### TASK OBJECTIVE
Locate the line bearing "Turn this picture" in the material below, then reproduce it and each following line up to and including the line bearing "FLESH_THICKNESS = 2.5".

### LISTED ENTRIES
****************************************

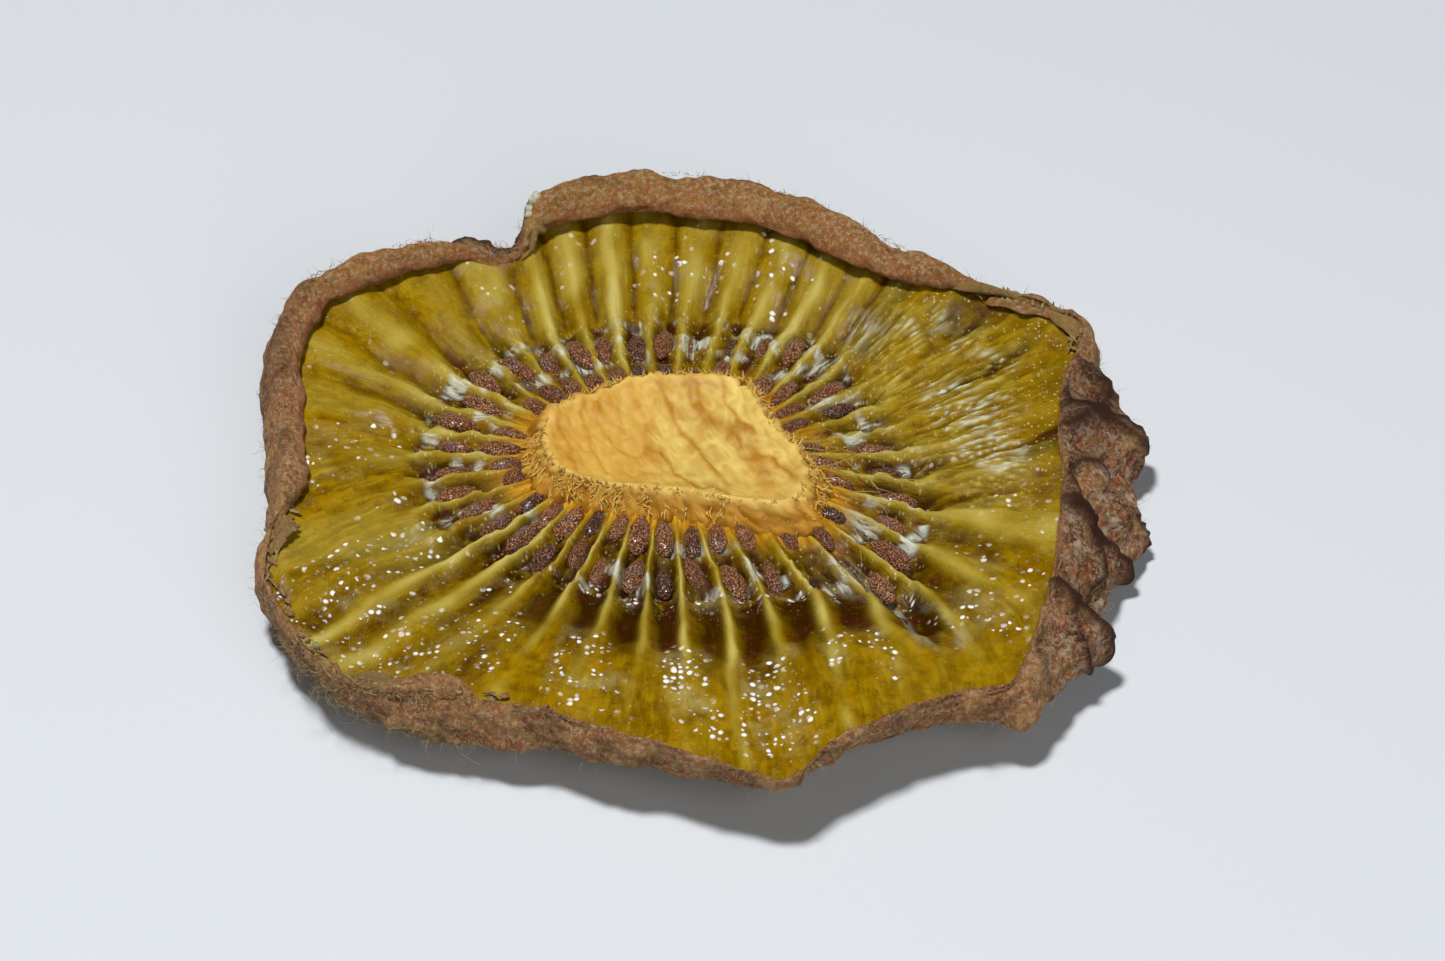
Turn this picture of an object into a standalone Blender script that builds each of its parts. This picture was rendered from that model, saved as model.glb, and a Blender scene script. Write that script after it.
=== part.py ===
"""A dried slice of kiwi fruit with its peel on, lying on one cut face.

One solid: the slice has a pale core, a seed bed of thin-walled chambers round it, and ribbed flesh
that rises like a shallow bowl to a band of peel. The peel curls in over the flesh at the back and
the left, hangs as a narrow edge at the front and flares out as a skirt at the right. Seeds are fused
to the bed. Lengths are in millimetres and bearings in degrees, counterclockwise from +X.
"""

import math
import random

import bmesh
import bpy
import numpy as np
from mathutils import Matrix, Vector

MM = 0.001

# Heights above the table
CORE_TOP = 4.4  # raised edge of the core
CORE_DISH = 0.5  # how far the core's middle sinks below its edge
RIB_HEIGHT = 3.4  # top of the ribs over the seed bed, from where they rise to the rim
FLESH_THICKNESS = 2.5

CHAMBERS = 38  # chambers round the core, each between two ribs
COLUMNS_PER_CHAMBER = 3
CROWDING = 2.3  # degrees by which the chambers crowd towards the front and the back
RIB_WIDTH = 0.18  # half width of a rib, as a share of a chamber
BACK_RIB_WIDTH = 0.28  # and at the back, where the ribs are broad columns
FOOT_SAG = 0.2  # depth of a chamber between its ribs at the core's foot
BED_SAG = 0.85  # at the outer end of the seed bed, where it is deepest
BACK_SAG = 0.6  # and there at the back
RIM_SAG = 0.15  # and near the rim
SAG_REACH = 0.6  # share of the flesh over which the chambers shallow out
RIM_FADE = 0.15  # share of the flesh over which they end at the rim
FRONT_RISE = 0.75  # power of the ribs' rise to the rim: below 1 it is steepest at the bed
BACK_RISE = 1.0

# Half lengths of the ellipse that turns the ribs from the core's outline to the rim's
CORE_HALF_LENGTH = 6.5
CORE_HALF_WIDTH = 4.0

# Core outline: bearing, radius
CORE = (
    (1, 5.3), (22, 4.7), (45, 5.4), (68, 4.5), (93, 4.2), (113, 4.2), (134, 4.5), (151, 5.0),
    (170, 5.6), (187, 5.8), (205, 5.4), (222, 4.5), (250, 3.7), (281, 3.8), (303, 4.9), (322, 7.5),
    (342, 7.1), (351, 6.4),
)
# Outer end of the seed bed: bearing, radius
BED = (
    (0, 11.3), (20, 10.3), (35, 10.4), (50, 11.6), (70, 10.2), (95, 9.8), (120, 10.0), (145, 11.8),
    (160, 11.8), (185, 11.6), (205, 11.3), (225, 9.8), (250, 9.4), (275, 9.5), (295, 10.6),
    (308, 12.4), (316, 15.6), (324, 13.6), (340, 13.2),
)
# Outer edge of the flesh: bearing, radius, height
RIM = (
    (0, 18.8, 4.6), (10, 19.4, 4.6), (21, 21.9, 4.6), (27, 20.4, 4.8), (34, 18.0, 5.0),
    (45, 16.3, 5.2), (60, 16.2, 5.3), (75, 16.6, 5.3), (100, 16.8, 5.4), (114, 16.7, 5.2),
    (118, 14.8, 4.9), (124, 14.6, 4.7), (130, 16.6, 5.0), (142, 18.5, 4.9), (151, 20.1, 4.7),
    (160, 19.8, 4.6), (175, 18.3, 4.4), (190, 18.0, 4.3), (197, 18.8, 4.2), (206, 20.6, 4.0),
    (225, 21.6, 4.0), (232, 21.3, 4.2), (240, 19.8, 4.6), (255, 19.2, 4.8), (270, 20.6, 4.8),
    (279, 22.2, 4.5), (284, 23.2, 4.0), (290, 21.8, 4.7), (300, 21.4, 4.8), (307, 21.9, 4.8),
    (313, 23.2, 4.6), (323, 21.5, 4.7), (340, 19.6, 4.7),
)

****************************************

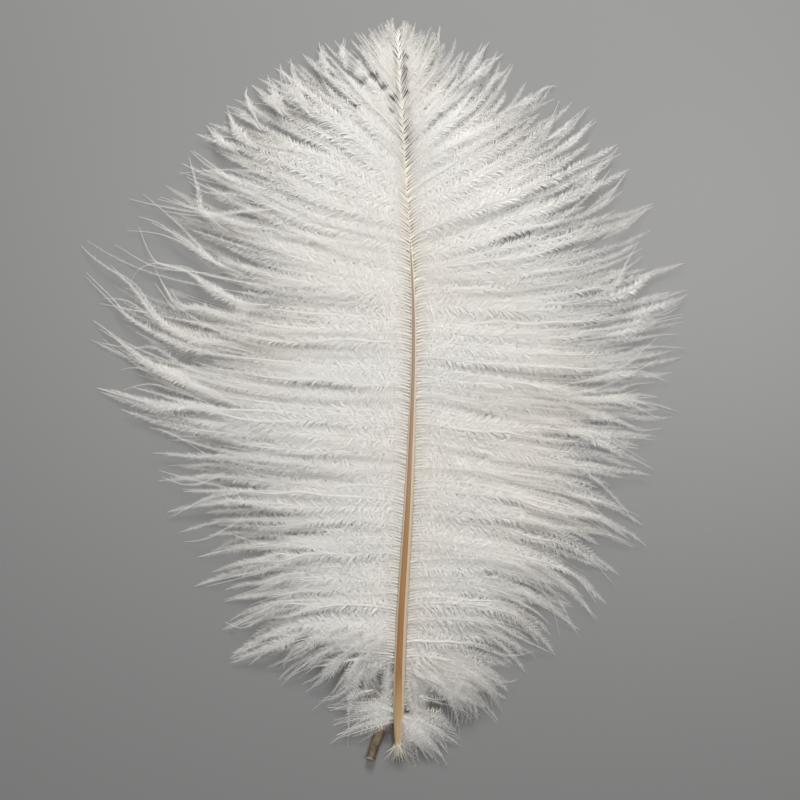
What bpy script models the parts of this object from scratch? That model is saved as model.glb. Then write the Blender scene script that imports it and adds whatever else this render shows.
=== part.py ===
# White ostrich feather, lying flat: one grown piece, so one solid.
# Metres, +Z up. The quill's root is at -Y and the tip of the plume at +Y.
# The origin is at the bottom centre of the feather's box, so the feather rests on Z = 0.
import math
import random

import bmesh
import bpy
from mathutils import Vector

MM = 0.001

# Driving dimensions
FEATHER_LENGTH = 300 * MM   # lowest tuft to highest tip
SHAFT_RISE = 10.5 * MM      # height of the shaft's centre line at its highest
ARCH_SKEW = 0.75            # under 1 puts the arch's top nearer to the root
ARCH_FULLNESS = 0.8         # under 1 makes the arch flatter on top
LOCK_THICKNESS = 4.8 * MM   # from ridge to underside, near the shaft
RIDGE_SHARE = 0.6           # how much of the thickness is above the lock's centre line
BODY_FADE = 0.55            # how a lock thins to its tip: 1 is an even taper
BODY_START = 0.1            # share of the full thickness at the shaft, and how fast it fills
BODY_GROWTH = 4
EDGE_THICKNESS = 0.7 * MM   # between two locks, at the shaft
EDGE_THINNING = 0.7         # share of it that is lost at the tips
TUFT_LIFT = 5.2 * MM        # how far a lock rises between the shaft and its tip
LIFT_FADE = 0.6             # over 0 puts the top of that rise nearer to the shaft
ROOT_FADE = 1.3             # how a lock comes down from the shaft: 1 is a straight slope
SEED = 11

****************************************

### ANSWER TO THIS TASK
Turn this picture of an object into a standalone Blender script that builds each of its parts. This picture was rendered from that model, saved as model.glb, and a Blender scene script. Write that script after it.
=== part.py ===
"""A dried slice of kiwi fruit with its peel on, lying on one cut face.

One solid: the slice has a pale core, a seed bed of thin-walled chambers round it, and ribbed flesh
that rises like a shallow bowl to a band of peel. The peel curls in over the flesh at the back and
the left, hangs as a narrow edge at the front and flares out as a skirt at the right. Seeds are fused
to the bed. Lengths are in millimetres and bearings in degrees, counterclockwise from +X.
"""

import math
import random

import bmesh
import bpy
import numpy as np
from mathutils import Matrix, Vector

MM = 0.001

# Heights above the table
CORE_TOP = 4.4  # raised edge of the core
CORE_DISH = 0.5  # how far the core's middle sinks below its edge
RIB_HEIGHT = 3.4  # top of the ribs over the seed bed, from where they rise to the rim
FLESH_THICKNESS = 2.5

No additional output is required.